• JOB
Take the data below and write out exactly the lines from the one with "for leftover in" through the one with "obj.data.transform(world)"; omit every other line.

• DATA BLOCK
# # # # #

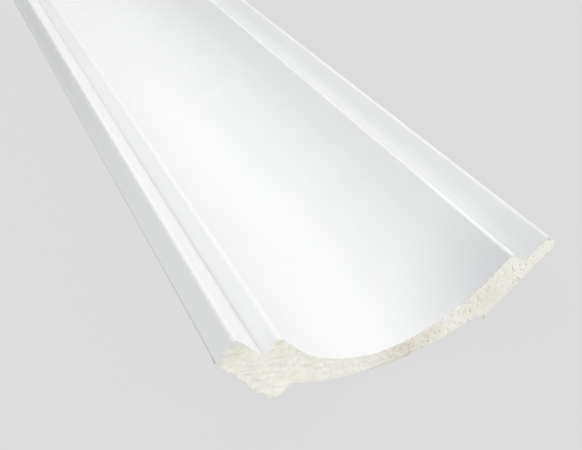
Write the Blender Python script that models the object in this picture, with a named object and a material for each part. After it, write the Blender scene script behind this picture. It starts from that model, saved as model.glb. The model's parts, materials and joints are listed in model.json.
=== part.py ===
"""A length of cove cornice (crown moulding) in rigid foam, lying face up on its back.

The section is drawn as the moulding is fitted: "out" runs from the wall along the ceiling, and
"drop" runs from the ceiling down the wall. It has a flat bearing face against the wall and
another against the ceiling, a thin curved web between them, and on its face a lower fillet, a
step, the hollow of the cove, a ridge and an upper fillet. The section is then turned onto its
back, as a loose length rests on a bench, and runs along Y, with the cut end towards -Y.
"""

import math

import bmesh
import bpy
from mathutils import Vector
from mathutils.geometry import convex_hull_2d

MM = 0.001

# The whole moulding
LENGTH = 500.0 * MM
WALL_DROP = 90.0 * MM
CEILING_RUN = 120.0 * MM

# The lower edge and its fillet, on the wall side
EDGE_DEPTH = 11.5 * MM
EDGE_RAKE = 1.7 * MM
EDGE_ROUND = 2.6 * MM
LOWER_FILLET = 15.7 * MM
LOWER_LEAN = 0.6 * MM
LOWER_STEP = 9.1 * MM
LIP_ROUND = 2.2 * MM

# The hollow of the cove
COVE_STRAIGHT = 9.0 * MM
COVE_BAND = 15.0 * MM

# The ridge and the upper fillet, on the ceiling side
UPPER_FILLET = 14.2 * MM
UPPER_TIP = 5.9 * MM
UPPER_ROOT = 6.8 * MM
UPPER_STEP = 7.6 * MM
RIDGE_LEAN = 0.6 * MM
RIDGE_ROUND = 1.0 * MM
TIP_ROUND = 1.2 * MM

# The back: two bearing faces and the hollow web between them
WALL_BEARING = 34.8 * MM
WALL_FOOT = 9.4 * MM
WALL_HEEL = 2.2 * MM
CEILING_BEARING = 42.7 * MM
CEILING_FOOT = 5.2 * MM
CEILING_HEEL = 1.2 * MM
BACK_RADIUS = 105.4 * MM

# Facets
ROUND_STEPS = 5
COVE_STEPS = 40
BACK_STEPS = 24
SHARP_ANGLE = math.radians(25.0)

COAT_COLOUR = (0.86, 0.87, 0.86, 1.0)
COAT_ROUGHNESS = 0.45


def rounded(before, corner, after, radius):
    """The points of an arc of this radius that rounds a corner of the outline."""
    into = (Vector(before) - Vector(corner)).normalized()
    out = (Vector(after) - Vector(corner)).normalized()
    half = into.angle(out) / 2
    centre = Vector(corner) + (into + out).normalized() * (radius / math.sin(half))
    start = Vector(corner) + into * (radius / math.tan(half)) - centre
    end = Vector(corner) + out * (radius / math.tan(half)) - centre
    turn = math.atan2(start.cross(end), start.dot(end))
    points = []
    for step in range(ROUND_STEPS + 1):
        angle = math.atan2(start.y, start.x) + turn * step / ROUND_STEPS
        points.append((centre.x + radius * math.cos(angle), centre.y + radius * math.sin(angle)))
    return points


def cove_curve(lip, crown):
    """A quarter of an ellipse, from where the cove leaves the lip to where it reaches the band."""
    across = crown[0] - lip[0]
    down = lip[1] - crown[1]
    points = []
    for step in range(COVE_STEPS + 1):
        angle = math.pi / 2 * step / COVE_STEPS
        points.append((crown[0] - across * math.cos(angle), lip[1] - down * math.sin(angle)))
    return points


def back_curve(start, end):
    """An arc of BACK_RADIUS between two points, bulging towards the corner of wall and ceiling."""
    first, last = Vector(start), Vector(end)
    chord = last - first
    depth = math.sqrt(BACK_RADIUS**2 - (chord.length / 2) ** 2)
    into_room = Vector((abs(chord.y), abs(chord.x))).normalized()
    centre = (first + last) / 2 + into_room * depth
    from_centre = first - centre
    turn = math.atan2(from_centre.cross(last - centre), from_centre.dot(last - centre))
    points = []
    for step in range(BACK_STEPS + 1):
        angle = math.atan2(from_centre.y, from_centre.x) + turn * step / BACK_STEPS
        points.append((centre.x + BACK_RADIUS * math.cos(angle), centre.y + BACK_RADIUS * math.sin(angle)))
    return points


def section():
    """The outline as fitted, as (out, drop) points: first the face, from the wall to the ceiling."""
    wall_edge = (0.0, WALL_DROP)
    lower_corner = (EDGE_DEPTH, WALL_DROP + EDGE_RAKE)
    step_root = (EDGE_DEPTH + LOWER_LEAN, lower_corner[1] - LOWER_FILLET)
    lip_corner = (step_root[0] + LOWER_STEP, step_root[1])
    cove_start = (lip_corner[0], lip_corner[1] - COVE_STRAIGHT)

    ridge_root = (CEILING_RUN - UPPER_FILLET, UPPER_ROOT)
    ridge = (ridge_root[0] - RIDGE_LEAN, UPPER_ROOT + UPPER_STEP)
    cove_crown = (ridge[0] - COVE_BAND, ridge[1])
    tip = (CEILING_RUN, UPPER_TIP)
    ceiling_edge = (CEILING_RUN, 0.0)

    ceiling_heel = (CEILING_RUN - CEILING_BEARING, 0.0)
    web_top = (ceiling_heel[0] - CEILING_HEEL, CEILING_FOOT)
    bearing_top = WALL_DROP - WALL_BEARING
    web_bottom = (WALL_FOOT, bearing_top)
    wall_heel = (WALL_HEEL, bearing_top)
    bearing_start = (0.0, bearing_top + WALL_HEEL)

    outline = [wall_edge]
    outline += rounded(wall_edge, lower_corner, step_root, EDGE_ROUND)
    outline += [step_root]
    outline += rounded(step_root, lip_corner, cove_start, LIP_ROUND)
    outline += cove_curve(cove_start, cove_crown)
    outline += rounded(cove_crown, ridge, ridge_root, RIDGE_ROUND)
    outline += [ridge_root]
    outline += rounded(ridge_root, tip, ceiling_edge, TIP_ROUND)
    outline += [ceiling_edge, ceiling_heel]
    outline += back_curve(web_top, web_bottom)
    outline += [wall_heel, bearing_start]
    return [Vector(point) for point in outline]


def centre_of_mass(outline):
    """The centroid of the area inside a closed outline."""
    area = 0.0
    moment = Vector((0.0, 0.0))
    for here, following in zip(outline, outline[1:] + outline[:1]):
        slab = here.cross(following)
        area += slab
        moment += (here + following) * slab
    return moment / (3 * area)


def resting_turn(outline):
    """The turn, anticlockwise, that lays the section on the hull edge under its centre of mass.

    Only edges of the back count, which face the wall or the ceiling, so the face stays up.
    """
    centre = centre_of_mass(outline)
    hull = [outline[index] for index in convex_hull_2d(outline)]
    for here, following in zip(hull, hull[1:] + hull[:1]):
        along = (following - here).normalized()
        if along.x <= 0 or along.y >= 0:
            continue
        if 0 <= (centre - here).dot(along) <= (following - here).length:
            return math.atan2(-along.y, along.x)
    return math.atan2(centre.x, centre.y)


def lay_down(outline):
    """The outline turned onto its back, with its lowest point at 0 and its width centred on 0."""
    turn = resting_turn(outline)
    turned = []
    for point in outline:
        across = point.x * math.cos(turn) - point.y * math.sin(turn)
        height = point.x * math.sin(turn) + point.y * math.cos(turn)
        turned.append(Vector((across, height)))
    lowest = min(point.y for point in turned)
    middle = (min(point.x for point in turned) + max(point.x for point in turned)) / 2
    return [point - Vector((middle, lowest)) for point in turned]


def coat_material():
    """The white satin coat of the face."""
    material = bpy.data.materials.new("white_coat")
    material.use_nodes = True
    shader = material.node_tree.nodes["Principled BSDF"]
    shader.inputs["Base Color"].default_value = COAT_COLOUR
    shader.inputs["Roughness"].default_value = COAT_ROUGHNESS
    shader.inputs["Metallic"].default_value = 0.0
    return material


def cornice_moulding():
    """The one solid piece: the section drawn on the cut end, then extruded along the length."""
    shape = bmesh.new()
    rim = [shape.verts.new((point.x, -LENGTH / 2, point.y)) for point in lay_down(section())]
    cut_end = shape.faces.new(rim)
    run = bmesh.ops.extrude_face_region(shape, geom=[cut_end], use_keep_orig=True)
    far_rim = [item for item in run["geom"] if isinstance(item, bmesh.types.BMVert)]
    bmesh.ops.translate(shape, verts=far_rim, vec=(0.0, LENGTH, 0.0))
    bmesh.ops.recalc_face_normals(shape, faces=shape.faces)
    mesh = bpy.data.meshes.new("cornice_moulding")
    shape.to_mesh(mesh)
    shape.free()
    mesh.shade_smooth()
    mesh.set_sharp_from_angle(angle=SHARP_ANGLE)
    mesh.materials.append(coat_material())
    moulding = bpy.data.objects.new("cornice_moulding", mesh)
    bpy.context.scene.collection.objects.link(moulding)
    return moulding


for leftover in list(bpy.data.objects):
    bpy.data.objects.remove(leftover, do_unlink=True)
cornice_moulding()
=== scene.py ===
"""Looks of a loose length of foam cove cornice: a satin white coat on its face, raw foam behind.

The moulding is drawn as it is fitted, "out" from the wall and "drop" down from the ceiling, and is
then laid on its back where the frame's two bearing faces are. Its cut ends get the crumbled relief
of torn foam, and the raw faces beside them small tear-outs and a burr.
"""

import json
import logging
import math
from collections.abc import Iterable
from dataclasses import dataclass, field
from enum import IntEnum

import bmesh
import bpy
from mathutils import Euler, Matrix, Vector, noise

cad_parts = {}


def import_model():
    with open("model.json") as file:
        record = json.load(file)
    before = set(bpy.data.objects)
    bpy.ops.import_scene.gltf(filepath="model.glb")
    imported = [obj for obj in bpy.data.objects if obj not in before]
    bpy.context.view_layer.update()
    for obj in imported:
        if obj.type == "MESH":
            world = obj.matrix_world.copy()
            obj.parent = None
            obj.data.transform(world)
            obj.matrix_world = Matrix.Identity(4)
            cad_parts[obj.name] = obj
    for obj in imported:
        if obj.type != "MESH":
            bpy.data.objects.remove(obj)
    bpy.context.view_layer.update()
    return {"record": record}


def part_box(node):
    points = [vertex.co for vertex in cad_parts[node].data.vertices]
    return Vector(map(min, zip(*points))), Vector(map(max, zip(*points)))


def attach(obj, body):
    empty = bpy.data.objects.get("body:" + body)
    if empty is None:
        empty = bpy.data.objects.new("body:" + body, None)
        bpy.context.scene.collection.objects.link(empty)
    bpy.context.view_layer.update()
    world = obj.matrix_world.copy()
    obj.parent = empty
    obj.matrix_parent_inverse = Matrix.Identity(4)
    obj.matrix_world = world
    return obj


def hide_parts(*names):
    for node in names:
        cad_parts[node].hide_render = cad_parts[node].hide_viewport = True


MM = 0.001
LOG = logging.getLogger("cornice")

# A patch this long is even all along the moulding, and is centred half way along it
THROUGHOUT = 20.0
MID_RUN = 250.0 * MM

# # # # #

• RESPONSE
for leftover in list(bpy.data.objects):
    bpy.data.objects.remove(leftover, do_unlink=True)
cornice_moulding()
=== scene.py ===
"""Looks of a loose length of foam cove cornice: a satin white coat on its face, raw foam behind.

The moulding is drawn as it is fitted, "out" from the wall and "drop" down from the ceiling, and is
then laid on its back where the frame's two bearing faces are. Its cut ends get the crumbled relief
of torn foam, and the raw faces beside them small tear-outs and a burr.
"""

import json
import logging
import math
from collections.abc import Iterable
from dataclasses import dataclass, field
from enum import IntEnum

import bmesh
import bpy
from mathutils import Euler, Matrix, Vector, noise

cad_parts = {}


def import_model():
    with open("model.json") as file:
        record = json.load(file)
    before = set(bpy.data.objects)
    bpy.ops.import_scene.gltf(filepath="model.glb")
    imported = [obj for obj in bpy.data.objects if obj not in before]
    bpy.context.view_layer.update()
    for obj in imported:
        if obj.type == "MESH":
            world = obj.matrix_world.copy()
            obj.parent = None
            obj.data.transform(world)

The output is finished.